Street Food here in Houston is hard to come by, at least for me. The only thing I can consider street food here is the food from food trucks, and even those I have to search for. Occasionally I would run into one at a nearby gas station and the food there was, well, less than desirable. And that fact alone makes me homesick.

After living for four years in the US, I have grown an appreciation for restaurant food while losing my appreciation for street food. It is not that I feel like not having street food ever again, but it feels like a last resort now. Whereas before, street food would be the first thing on my mind while going out to eat. Sometimes I feel like this was a necessary change: growing an appreciation for different kinds of foods in different places is valuable, after all. But it also feels disappointing.

 I grew up on those streets of India. I grew up relishing the smell of that one food stall that would always be there. I feel disappointed to know that I might not ever appreciate that food like I once did.

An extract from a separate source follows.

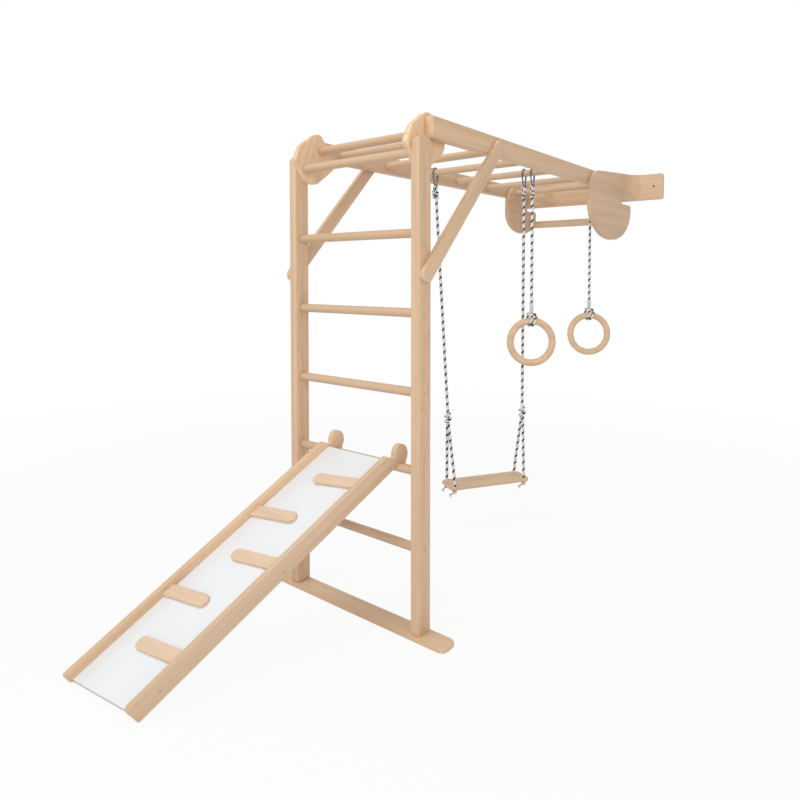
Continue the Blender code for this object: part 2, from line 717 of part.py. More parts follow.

 I might never again taste the wonders of Indian street food. I might never again smell the pungent aroma of that stall as people gathered hastily in a crowd. I might never again look at a half cracked open samosa with it’s filling leaking out the side.

But I can keep memories.

Memories of how exotic a samosa tasted right out of the frying pan. Memories of how terrible I used to feel after letting that samosa digest. Memories of how I used to get scolded by my parents for eating the food from that stall. And the memories of going to bed with a huge grin on my face, feeling like a rebel. Satisfied that I had tried, if not enjoyed, something new.

Those are the memories that I cherish. Not because they make me seem cool, not because they remind me of something good I ate, and definitely not because of how terrible it felt after digesting the food.

 I cherish those memories because they give me a taste of the food back home.